Les femmes sont sous-représentées dans les domaines de la science, la technologie, l’ingénierie, les mathématiques (Source ONU Femmes). Y’a‑t-il des obstacles à lever dans le domaine de la recherche lorsque l’on est une femme ?

A. B‑K. : Il me semble, aujourd’hui encore mais peut-être moins qu’hier, que les femmes directrices de structure sont assez minoritaires, alors que leurs qualités scientifiques ou managériales sont manifestes. Ce paradoxe trouve son origine à la source justement. Si l’on avait poussé ces femmes dès leur plus jeune âge à être ce qu’elles sont de fait – l’égal de l’homme – il n’y aurait peut-être pas aujourd’hui autant d’autocensure.
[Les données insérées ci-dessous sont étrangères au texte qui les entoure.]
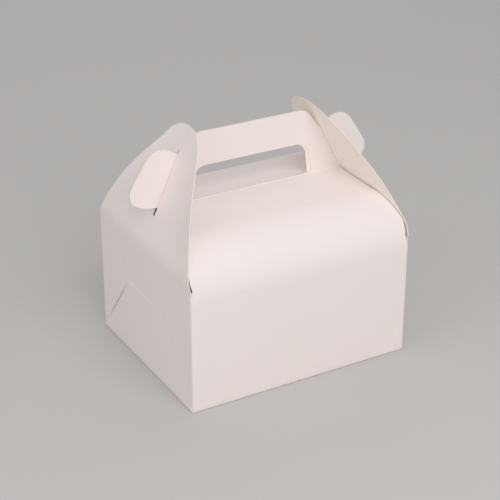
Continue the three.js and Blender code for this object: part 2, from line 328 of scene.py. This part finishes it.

L’éducation me parait donc la clef pour changer la donne et notamment l’éducation par l’exemple : lorsqu’une petite fille voit sa mère réussir et être épanouie professionnellement, elle peut s’identifier.

Être une femme scientifique et être mère n’est pas toujours une équation simple dans le cadre de nos organisations de travail actuelles. La période d’absence suite à une maternité n’est pas si facile à concilier avec l’avancement des travaux de recherche.

Cette phase devrait être mieux accompagnée, mais surtout comprise et totalement acceptée. Nos critères d’évaluation du travail réalisé par les femmes scientifiques pourraient s’adapter en conséquence : un rythme d’évaluation respectant les périodes d’absence, moins de pression sur le nombre d’articles publiés à l’année N par exemple. Mais il me semble que les choses évoluent positivement dans ce sens depuis quelques années.

Que représente pour vous la journée internationale des droits des femmes ?

A. B‑K. : J’aurais souhaité qu’elle n’existe plus. Mais en l’état actuel des choses elle reste malheureusement utile.

Si vous n’aviez pas embrassé cette carrière, qu’auriez-vous aimé faire ?

A. B‑K. : Lorsque j’ai changé de carrière, je me suis familiarisée avec le droit. On pourrait croire que c’est un peu rébarbatif, mais pas du tout. Il y a dans la démarche juridique des similitudes sur le plan intellectuel avec la recherche scientifique, des mécanismes de construction de projet assez proches. Si l’on couple à cela l’idée que j’aime être au service des autres, peut-être qu’une carrière de magistrat ne m’aurait pas déplu.

Armelle Bonet-Kerrache au sein de la Délégation régionale Occitanie Méditerranée. © Claudia Pereira

Un mot de la fin ?

A. B‑K. : J’ai envie de dire aux plus jeunes, femmes et hommes, qui se posent des questions sur leur avenir professionnel, de faire ce qu’ils veulent…mais de le faire bien. Ne vous mettez pas de barrière, ne préjugez pas de vos capacités à réussir et donnez-vous les moyens.